------ Data section ------

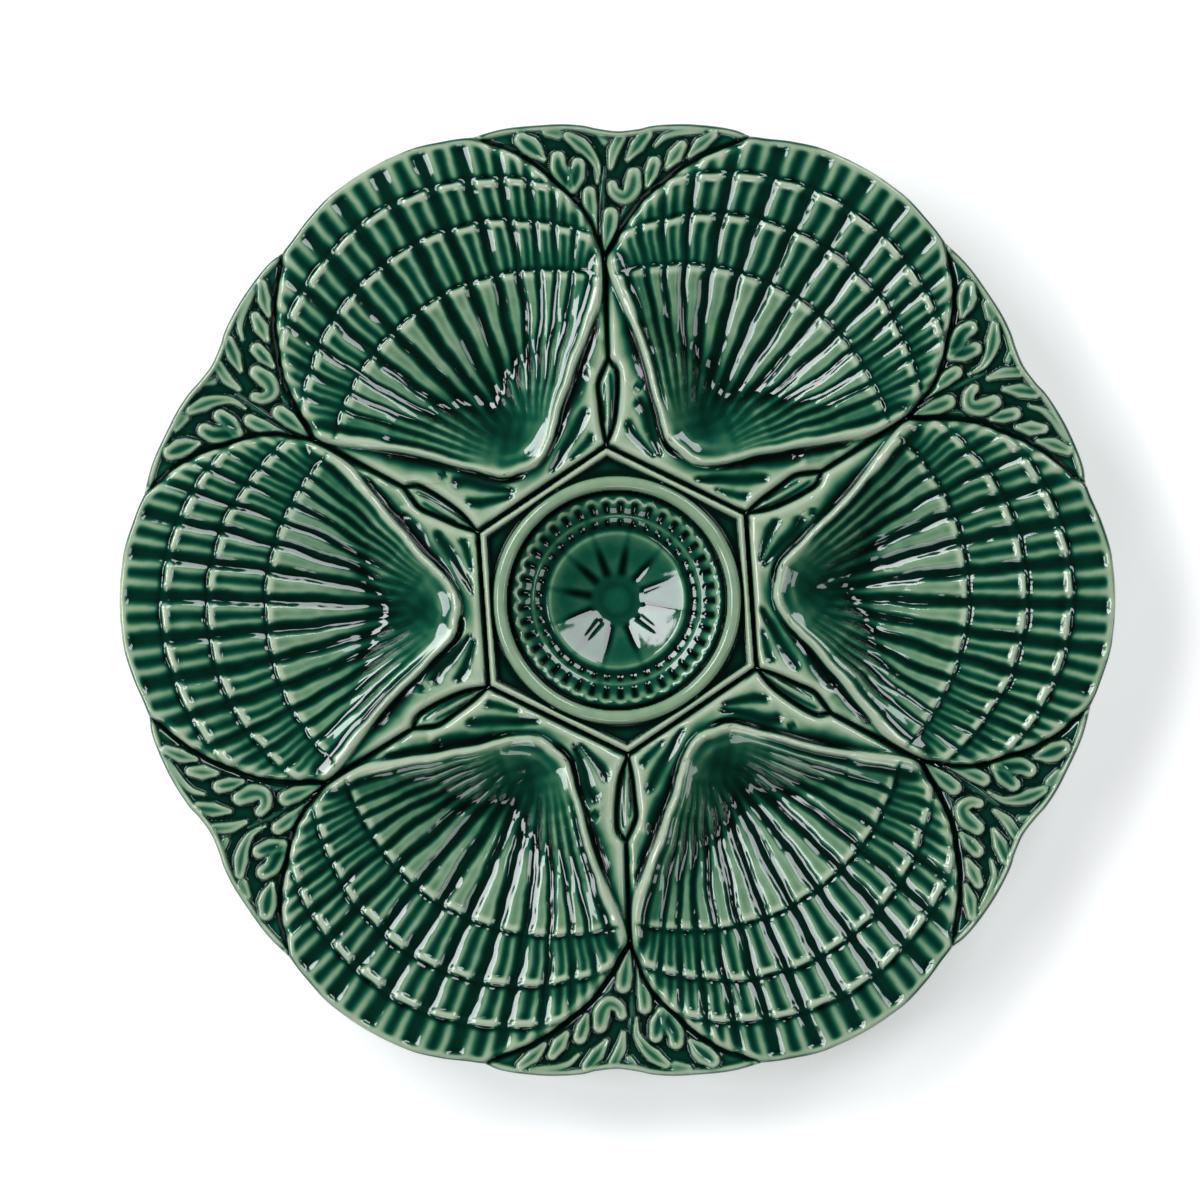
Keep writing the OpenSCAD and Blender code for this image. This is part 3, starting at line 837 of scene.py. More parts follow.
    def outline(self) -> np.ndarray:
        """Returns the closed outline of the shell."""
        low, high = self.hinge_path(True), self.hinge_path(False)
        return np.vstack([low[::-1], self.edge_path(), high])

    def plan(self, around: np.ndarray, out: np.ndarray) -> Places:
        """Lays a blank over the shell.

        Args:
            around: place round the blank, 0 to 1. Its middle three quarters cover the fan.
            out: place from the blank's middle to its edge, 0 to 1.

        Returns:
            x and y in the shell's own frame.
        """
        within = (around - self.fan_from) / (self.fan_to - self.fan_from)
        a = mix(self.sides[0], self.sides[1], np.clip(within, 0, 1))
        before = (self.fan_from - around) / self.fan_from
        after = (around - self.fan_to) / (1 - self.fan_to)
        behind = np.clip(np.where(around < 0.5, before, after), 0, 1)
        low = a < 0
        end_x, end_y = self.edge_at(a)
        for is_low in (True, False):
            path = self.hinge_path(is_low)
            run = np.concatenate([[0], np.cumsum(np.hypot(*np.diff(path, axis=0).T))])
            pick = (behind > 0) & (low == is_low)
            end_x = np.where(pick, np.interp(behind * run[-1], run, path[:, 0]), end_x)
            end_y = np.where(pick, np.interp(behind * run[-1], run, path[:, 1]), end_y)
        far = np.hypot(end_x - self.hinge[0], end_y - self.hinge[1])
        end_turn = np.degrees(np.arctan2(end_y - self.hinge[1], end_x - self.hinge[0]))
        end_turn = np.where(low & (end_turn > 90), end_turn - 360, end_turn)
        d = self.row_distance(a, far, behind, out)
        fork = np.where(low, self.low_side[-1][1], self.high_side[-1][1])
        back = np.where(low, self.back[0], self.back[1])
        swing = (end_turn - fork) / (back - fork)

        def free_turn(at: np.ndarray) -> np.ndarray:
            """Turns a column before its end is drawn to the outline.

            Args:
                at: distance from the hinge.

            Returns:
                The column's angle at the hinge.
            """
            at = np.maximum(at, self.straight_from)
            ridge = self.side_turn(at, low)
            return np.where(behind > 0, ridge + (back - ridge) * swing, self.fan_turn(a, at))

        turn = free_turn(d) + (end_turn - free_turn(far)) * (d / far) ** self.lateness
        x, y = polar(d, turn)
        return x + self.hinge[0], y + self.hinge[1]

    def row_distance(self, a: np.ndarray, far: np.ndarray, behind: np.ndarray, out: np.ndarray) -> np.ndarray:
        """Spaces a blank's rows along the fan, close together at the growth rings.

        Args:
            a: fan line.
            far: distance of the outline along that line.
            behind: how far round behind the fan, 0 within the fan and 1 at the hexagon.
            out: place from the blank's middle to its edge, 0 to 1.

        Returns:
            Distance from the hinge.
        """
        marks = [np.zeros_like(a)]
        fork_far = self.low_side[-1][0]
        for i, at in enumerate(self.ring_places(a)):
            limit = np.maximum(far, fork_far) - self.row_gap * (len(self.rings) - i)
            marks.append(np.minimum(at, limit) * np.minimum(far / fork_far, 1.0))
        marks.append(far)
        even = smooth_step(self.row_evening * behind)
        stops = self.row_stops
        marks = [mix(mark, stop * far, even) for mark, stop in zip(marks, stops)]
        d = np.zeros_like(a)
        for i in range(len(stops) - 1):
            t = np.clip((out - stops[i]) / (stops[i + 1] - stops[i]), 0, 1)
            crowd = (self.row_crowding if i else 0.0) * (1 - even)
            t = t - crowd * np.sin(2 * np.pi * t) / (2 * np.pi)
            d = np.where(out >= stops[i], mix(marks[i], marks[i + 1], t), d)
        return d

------

Written instruction: In the listing above, please print only the lines from the first one to the line where "at: distance from the hinge." appears, exactly as written, both of those lines included.

Full solution:
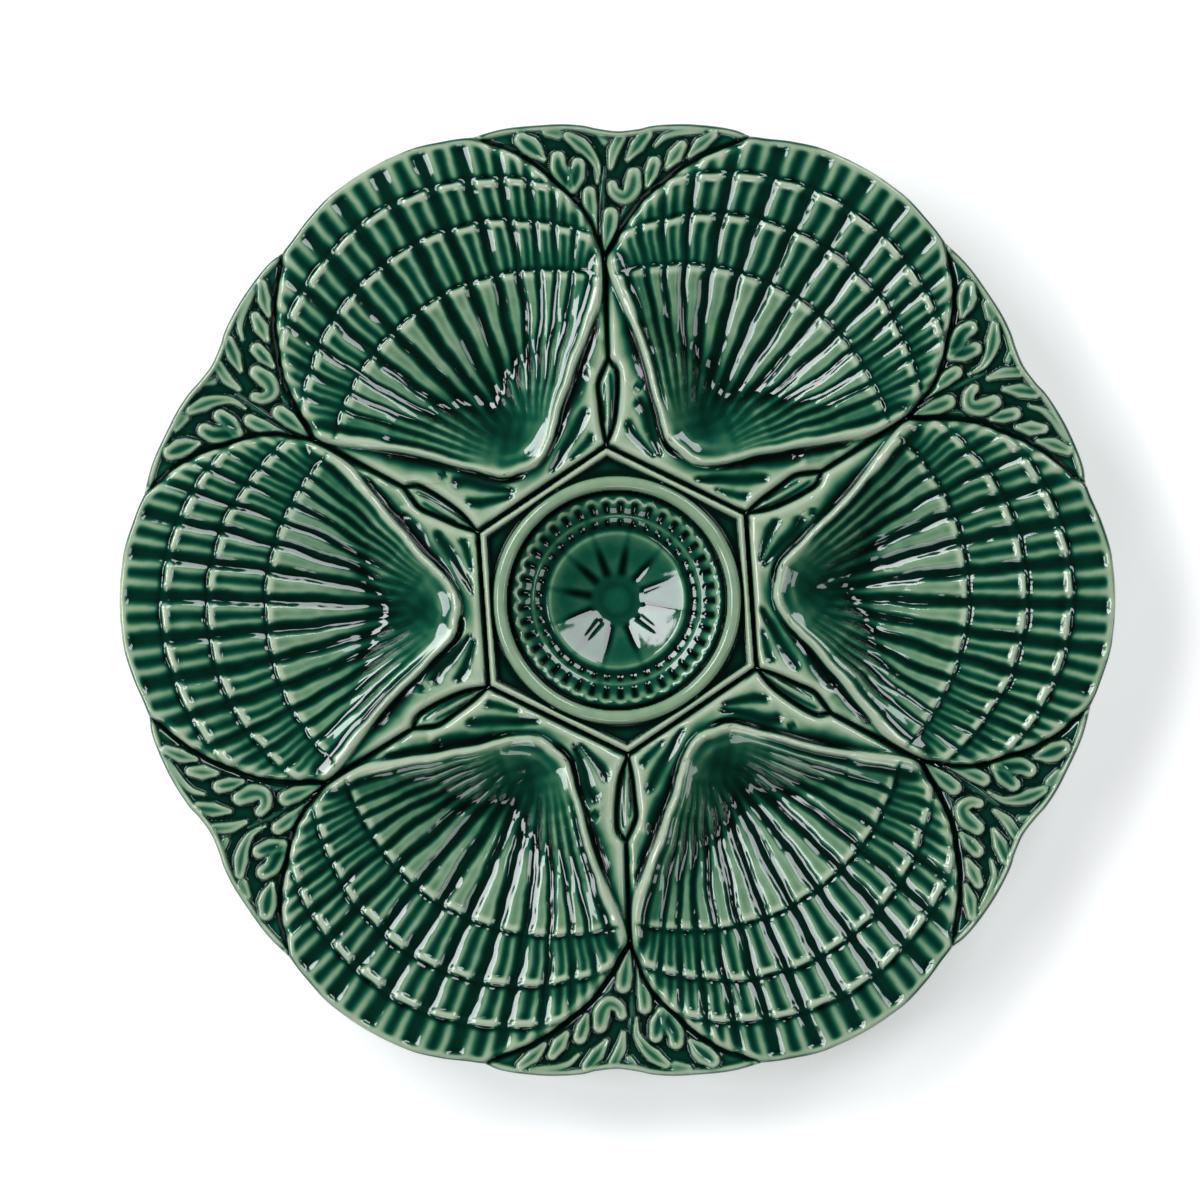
Keep writing the OpenSCAD and Blender code for this image. This is part 3, starting at line 837 of scene.py. More parts follow.
    def outline(self) -> np.ndarray:
        """Returns the closed outline of the shell."""
        low, high = self.hinge_path(True), self.hinge_path(False)
        return np.vstack([low[::-1], self.edge_path(), high])

    def plan(self, around: np.ndarray, out: np.ndarray) -> Places:
        """Lays a blank over the shell.

        Args:
            around: place round the blank, 0 to 1. Its middle three quarters cover the fan.
            out: place from the blank's middle to its edge, 0 to 1.

        Returns:
            x and y in the shell's own frame.
        """
        within = (around - self.fan_from) / (self.fan_to - self.fan_from)
        a = mix(self.sides[0], self.sides[1], np.clip(within, 0, 1))
        before = (self.fan_from - around) / self.fan_from
        after = (around - self.fan_to) / (1 - self.fan_to)
        behind = np.clip(np.where(around < 0.5, before, after), 0, 1)
        low = a < 0
        end_x, end_y = self.edge_at(a)
        for is_low in (True, False):
            path = self.hinge_path(is_low)
            run = np.concatenate([[0], np.cumsum(np.hypot(*np.diff(path, axis=0).T))])
            pick = (behind > 0) & (low == is_low)
            end_x = np.where(pick, np.interp(behind * run[-1], run, path[:, 0]), end_x)
            end_y = np.where(pick, np.interp(behind * run[-1], run, path[:, 1]), end_y)
        far = np.hypot(end_x - self.hinge[0], end_y - self.hinge[1])
        end_turn = np.degrees(np.arctan2(end_y - self.hinge[1], end_x - self.hinge[0]))
        end_turn = np.where(low & (end_turn > 90), end_turn - 360, end_turn)
        d = self.row_distance(a, far, behind, out)
        fork = np.where(low, self.low_side[-1][1], self.high_side[-1][1])
        back = np.where(low, self.back[0], self.back[1])
        swing = (end_turn - fork) / (back - fork)

        def free_turn(at: np.ndarray) -> np.ndarray:
            """Turns a column before its end is drawn to the outline.

            Args:
                at: distance from the hinge.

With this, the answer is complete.